La legislazione italiana prevede che l’INPS eroghi ai lavoratori che sono in cassa integrazione una prestazione economica integrativa o sostitutiva della retribuzione.

In parole povere lo Stato, attraverso l’INPS, provvede al sostentamento di quei lavoratori che si trovino nella temporanea condizione di disoccupati per effetto di ristrutturazione, crisi o sospensione delle attività alle quali prestavano la loro opera.

Si tratta di un ammortizzatore sociale il cui costo grava in misura rilevante sulle casse INPS.

Per avere una idea dell’intervento pubblico ricorrerò ai dati relativi al mese di luglio 2018 pubblicati dall’Istituto.

Nel solo mese di luglio l’INPS è intervenuto per erogare il sostegno economico per un monte di 14.483.577 di ore di cassa integrazione (NdR: comprensive di CIG ordinaria e straordinaria).

Ora, ipotizzando un orario di lavoro giornaliero di 8 ore, ne deriverebbe che sull’istituto sono gravate 1.810.447 giornate lavorative “non lavorate”.

Non ci sarebbe nulla da eccepire se, per esperienza, non fossi indotto a ritenere che molti cassintegrati operosi, incapaci di starsene con le mani in mano, si diano da fare per cercare e trovare un qualche lavoro, rimunerato rigorosamente in nero, avvalendosi del fatto che non hanno alcun obbligo né sono soggetti a controlli da parte dell’Istituto erogante.

Con ciò non intendo sicuramente affermare che siano solo loro, i "cassintegrati produttivi", a dar vita a quella economia sommersa di oltre 190 miliardi  che, secondo Il Sole 24 Ore, varrebbe il 12% del PIL.

Ma, non avendo elementi per dubitare dei dati pubblicati dal più importante quotidiano economico, mi sembra lecito credere che parte di quei miliardi che compongono la economia sommersa sia composta dal lavoro nero che né i datori di lavoro né i lavoratori ammetterebbero mai.

Ed è proprio partendo da questa considerazione che il “reddito di cittadinanza”, a mio avviso, rischia di palesarsi una misura sconclusionata ed assurda che, oltre a provocare l’ennesimo scialacquio di denaro pubblico, offra l’occasione per nuove forme di furbate all’italiana, senza neppure creare nuova occupazione.

Mi spiegherò meglio.

Il “presunto disoccupato”, al quale Di Maio intende offrire il  “reddito di cittadinanza”, potrebbe lavorare in nero e non disporre ufficialmente, quindi, di un reddito.

Nulla vieterebbe, perciò, a quel soggetto, di richiedere l’accesso al “reddito di cittadinanza” e di esibire allo scopo anche il certificato ISEE che lo attesti.

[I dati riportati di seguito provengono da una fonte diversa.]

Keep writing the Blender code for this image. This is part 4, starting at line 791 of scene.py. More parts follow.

È più che probabile che la sua domanda sia accolta e che il “presunto disoccupato” inizi a percepire il sussidio previsto di € 780,00 mentre nulla e nessuno gli impedirebbero di seguitare a lavorare in nero.

Mi si obietterà: ma la normativa prevede che il percettore del “reddito di cittadinanza” debba impegnarsi un giorno alla settimana in attività socialmente utili.

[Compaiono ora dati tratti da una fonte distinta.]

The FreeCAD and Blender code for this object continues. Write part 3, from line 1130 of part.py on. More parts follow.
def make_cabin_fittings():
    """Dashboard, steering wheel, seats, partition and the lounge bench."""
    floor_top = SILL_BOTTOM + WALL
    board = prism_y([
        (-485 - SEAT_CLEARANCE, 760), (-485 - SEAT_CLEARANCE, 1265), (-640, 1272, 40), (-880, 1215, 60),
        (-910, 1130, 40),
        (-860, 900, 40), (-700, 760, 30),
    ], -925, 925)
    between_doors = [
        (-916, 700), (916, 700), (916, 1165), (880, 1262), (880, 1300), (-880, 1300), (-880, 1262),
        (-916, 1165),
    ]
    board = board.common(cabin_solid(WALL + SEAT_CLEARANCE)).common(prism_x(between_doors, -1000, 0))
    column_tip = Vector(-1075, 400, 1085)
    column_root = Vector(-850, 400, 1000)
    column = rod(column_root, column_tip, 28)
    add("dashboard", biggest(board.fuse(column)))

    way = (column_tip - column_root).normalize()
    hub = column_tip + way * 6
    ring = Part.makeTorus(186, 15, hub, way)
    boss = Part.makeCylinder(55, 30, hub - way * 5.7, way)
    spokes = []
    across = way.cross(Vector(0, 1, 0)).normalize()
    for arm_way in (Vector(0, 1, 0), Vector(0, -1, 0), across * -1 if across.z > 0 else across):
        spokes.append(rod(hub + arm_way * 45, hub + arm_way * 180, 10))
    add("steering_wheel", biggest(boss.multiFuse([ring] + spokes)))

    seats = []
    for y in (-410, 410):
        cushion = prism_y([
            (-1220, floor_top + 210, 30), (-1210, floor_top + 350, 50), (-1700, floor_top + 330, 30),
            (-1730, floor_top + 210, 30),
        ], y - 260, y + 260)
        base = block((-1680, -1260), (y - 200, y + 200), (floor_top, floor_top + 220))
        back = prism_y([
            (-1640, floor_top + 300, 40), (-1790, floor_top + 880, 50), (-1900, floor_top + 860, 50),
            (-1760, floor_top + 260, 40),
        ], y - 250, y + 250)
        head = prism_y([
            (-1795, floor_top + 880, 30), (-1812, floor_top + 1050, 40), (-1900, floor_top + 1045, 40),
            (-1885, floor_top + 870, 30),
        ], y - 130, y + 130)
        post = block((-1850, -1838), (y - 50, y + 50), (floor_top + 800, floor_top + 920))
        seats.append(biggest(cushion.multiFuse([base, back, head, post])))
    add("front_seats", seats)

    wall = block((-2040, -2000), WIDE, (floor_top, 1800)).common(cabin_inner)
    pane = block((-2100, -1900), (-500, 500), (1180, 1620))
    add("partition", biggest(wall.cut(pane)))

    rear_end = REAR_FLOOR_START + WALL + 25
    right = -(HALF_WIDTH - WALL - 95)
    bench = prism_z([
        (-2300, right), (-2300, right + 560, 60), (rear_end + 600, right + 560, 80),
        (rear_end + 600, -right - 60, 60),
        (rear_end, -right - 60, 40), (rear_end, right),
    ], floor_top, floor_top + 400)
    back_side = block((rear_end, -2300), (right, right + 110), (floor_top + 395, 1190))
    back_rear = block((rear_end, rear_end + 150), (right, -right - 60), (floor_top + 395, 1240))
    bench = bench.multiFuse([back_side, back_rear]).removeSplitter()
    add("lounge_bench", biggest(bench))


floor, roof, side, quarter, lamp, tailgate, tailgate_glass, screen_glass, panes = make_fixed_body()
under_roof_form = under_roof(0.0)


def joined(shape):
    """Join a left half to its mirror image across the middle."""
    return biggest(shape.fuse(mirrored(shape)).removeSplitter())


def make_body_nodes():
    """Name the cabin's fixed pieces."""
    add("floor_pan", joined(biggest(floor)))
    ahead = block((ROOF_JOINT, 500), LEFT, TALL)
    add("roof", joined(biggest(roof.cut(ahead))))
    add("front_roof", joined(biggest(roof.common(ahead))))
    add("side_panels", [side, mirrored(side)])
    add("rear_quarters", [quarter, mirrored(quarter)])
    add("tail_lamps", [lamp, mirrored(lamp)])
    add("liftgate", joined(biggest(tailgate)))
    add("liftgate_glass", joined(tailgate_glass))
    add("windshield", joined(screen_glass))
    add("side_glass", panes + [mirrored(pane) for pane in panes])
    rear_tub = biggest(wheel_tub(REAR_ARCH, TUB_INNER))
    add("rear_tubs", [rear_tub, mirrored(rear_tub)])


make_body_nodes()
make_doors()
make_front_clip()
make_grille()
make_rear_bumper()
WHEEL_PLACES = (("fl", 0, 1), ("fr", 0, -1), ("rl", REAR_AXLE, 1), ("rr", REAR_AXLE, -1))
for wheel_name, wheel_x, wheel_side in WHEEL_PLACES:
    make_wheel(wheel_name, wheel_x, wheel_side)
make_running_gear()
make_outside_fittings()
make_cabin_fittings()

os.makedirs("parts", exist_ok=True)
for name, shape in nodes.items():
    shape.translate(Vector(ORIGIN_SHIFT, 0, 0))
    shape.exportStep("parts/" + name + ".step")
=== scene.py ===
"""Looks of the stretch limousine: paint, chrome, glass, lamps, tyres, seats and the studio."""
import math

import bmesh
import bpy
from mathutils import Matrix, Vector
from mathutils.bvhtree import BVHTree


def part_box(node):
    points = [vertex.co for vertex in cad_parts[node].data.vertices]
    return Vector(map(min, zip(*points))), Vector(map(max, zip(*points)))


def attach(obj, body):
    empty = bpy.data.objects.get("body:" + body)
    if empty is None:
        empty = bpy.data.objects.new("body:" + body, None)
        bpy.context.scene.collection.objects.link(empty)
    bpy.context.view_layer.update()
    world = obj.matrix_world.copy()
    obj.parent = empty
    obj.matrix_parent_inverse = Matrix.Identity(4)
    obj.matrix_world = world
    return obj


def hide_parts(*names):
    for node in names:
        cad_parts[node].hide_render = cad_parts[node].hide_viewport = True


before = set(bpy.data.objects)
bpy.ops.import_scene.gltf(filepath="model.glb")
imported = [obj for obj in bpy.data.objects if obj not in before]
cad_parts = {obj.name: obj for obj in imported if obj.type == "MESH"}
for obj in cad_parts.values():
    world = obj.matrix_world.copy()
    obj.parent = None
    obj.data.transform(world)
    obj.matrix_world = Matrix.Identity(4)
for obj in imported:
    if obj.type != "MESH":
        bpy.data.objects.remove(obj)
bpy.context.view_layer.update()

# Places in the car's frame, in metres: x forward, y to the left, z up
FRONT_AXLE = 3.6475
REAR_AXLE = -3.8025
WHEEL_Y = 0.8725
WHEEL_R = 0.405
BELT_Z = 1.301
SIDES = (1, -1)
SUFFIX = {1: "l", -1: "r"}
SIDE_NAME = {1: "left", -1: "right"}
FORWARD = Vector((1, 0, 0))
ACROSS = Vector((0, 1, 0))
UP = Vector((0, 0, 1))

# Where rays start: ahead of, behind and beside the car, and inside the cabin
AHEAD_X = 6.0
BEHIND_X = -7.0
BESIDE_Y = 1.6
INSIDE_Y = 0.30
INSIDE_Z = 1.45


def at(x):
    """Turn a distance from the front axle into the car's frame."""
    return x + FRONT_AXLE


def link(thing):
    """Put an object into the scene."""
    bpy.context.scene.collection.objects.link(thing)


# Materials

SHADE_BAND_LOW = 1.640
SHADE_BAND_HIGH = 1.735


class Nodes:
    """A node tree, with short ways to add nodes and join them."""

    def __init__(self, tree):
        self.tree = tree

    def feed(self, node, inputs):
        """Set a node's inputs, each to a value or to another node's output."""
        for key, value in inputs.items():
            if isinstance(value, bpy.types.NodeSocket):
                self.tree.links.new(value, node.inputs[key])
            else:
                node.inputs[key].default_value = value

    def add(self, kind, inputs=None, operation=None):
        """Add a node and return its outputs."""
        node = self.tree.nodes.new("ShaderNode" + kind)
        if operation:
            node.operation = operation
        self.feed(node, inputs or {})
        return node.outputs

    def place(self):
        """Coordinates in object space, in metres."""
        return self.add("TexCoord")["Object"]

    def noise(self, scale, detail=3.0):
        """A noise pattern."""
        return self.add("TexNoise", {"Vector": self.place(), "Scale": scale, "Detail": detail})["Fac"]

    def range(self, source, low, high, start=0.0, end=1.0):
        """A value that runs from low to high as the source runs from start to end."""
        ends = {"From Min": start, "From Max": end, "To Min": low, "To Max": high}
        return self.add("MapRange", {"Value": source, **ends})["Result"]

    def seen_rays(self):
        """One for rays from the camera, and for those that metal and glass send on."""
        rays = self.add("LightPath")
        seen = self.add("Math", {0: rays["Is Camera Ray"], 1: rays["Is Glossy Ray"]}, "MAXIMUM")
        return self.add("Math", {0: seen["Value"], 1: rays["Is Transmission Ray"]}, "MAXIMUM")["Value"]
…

E con ciò? Sempre che il sistema riesca ad organizzare giornate di attività sociali utili per tutti gli interessati, il “presunto disoccupato” non avrà difficoltà ad ottenere dal suo datore di lavoro, connivente, un giorno di pausa.

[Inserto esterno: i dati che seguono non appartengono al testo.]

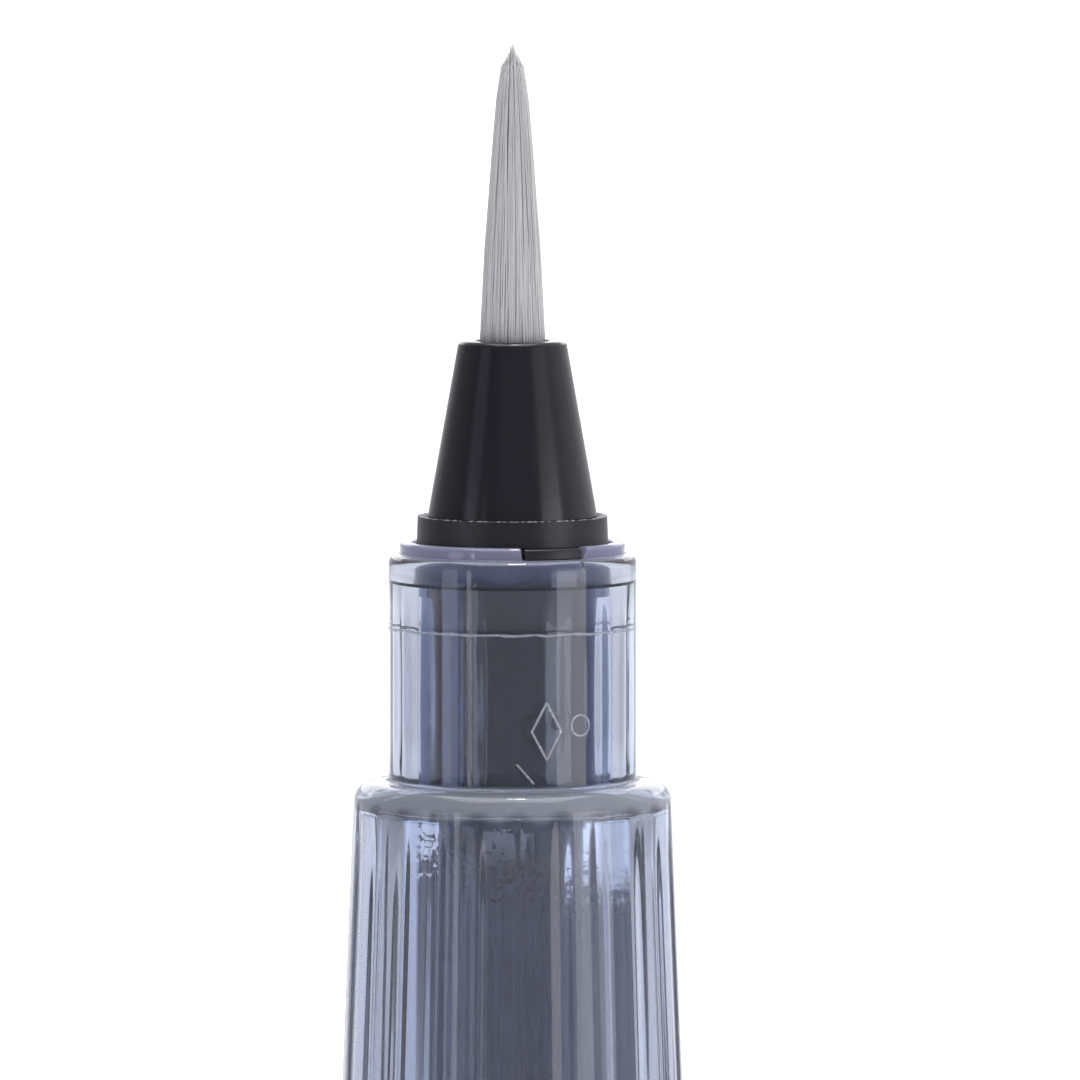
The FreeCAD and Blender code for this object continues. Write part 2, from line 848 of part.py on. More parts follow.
pieces = [make() for make in PIECES]
doc.recompute()
check(pieces)
os.makedirs("parts", exist_ok=True)
for piece in pieces:
    piece.Shape.exportStep(f"parts/{piece.Label}.step")
    print(f"{piece.Label}: {piece.Shape.Volume:.2f} mm3")
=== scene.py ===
import math
import random

import bmesh
import bpy
from mathutils import Matrix, Vector


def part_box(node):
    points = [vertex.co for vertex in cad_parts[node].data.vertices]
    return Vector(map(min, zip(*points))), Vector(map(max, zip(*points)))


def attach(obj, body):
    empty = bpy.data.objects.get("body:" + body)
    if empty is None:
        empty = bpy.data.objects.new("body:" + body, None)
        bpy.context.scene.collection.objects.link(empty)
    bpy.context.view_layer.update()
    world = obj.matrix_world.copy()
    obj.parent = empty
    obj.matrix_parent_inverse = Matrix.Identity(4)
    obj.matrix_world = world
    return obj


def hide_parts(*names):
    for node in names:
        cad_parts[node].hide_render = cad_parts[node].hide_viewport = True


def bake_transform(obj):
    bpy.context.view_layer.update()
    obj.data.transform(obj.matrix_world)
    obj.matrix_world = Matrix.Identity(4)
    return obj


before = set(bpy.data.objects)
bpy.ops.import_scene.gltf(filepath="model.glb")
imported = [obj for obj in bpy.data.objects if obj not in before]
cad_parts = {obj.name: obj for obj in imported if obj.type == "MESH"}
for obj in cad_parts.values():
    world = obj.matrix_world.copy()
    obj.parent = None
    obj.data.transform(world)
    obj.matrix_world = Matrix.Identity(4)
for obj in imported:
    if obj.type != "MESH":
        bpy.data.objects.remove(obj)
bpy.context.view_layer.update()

# Squeeze-barrel brush pen. Lengths are in millimetres up to the moment a mesh is made.
# The pen's axis is Z, its front faces -Y, and it stands on the end of its posted cap.
# Angles round the pen are in degrees from the front, positive towards +X.

MM = 0.001


def heights(node):
    """Lowest and highest Z of a CAD node, in millimetres."""
    low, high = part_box(node)
    return low.z / MM, high.z / MM


def reach(node):
    """How far a CAD node reaches from the axis towards +X, in millimetres."""
    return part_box(node)[1].x / MM


SECTION_BASE, LIP_TOP = heights("section_grip")
LIP_HEIGHT = 0.5
NECK_TOP = LIP_TOP - LIP_HEIGHT
NECK_LENGTH = 9.2
SHOULDER = NECK_TOP - NECK_LENGTH
SEAT, COLLAR_TOP = heights("collar_ring")
NOSE_LOW, MOUTH = heights("nose_cone")
TIP = heights("bristle_tuft")[1]
NECK_RADIUS = 5.02
SHOULDER_RADIUS = 6.4
BARREL_RADIUS = reach("section_grip")
CHAMBER_LOW = SECTION_BASE + 10
CHAMBER_ROOF = SHOULDER - 1.0
FILM_TOP = CHAMBER_ROOF - 0.15
FILM_LINE = SHOULDER - 3.6
GROOVE_COUNT = 24
GROOVE_PHASE = 2.5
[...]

Mi si dirà: ma la norma prevede anche che se il percettore del sussidio non accettasse una delle tre proposte di lavoro che gli proponesse il Centro per l’Impiego perderebbe il diritto al “reddito di cittadinanza”.

È vero, ma dato e non concesso che i Centri per l’Impiego siano così efficaci e prolifici da poter proporre ad ogni assistito tre offerte di lavoro, sarà sempre e solo l’assistito a valutare la convenienza o meno ad accettare uno dei lavori propostigli.

Insomma, una misura economica messa insieme alla bell’e meglio tanto per fare un po’ d’ammuina in campagna elettorale.

Per questo ho il dubbio che la enfatica promessa dei grandiosi benefici che sprizzerebbero dal “reddito di cittadinanza”, potrebbe risultare un boomerang per il M5S, provocare la frustrazione degli elettori pentastellati, ma soprattutto produrre un nuovo infausto sperpero di denaro pubblico.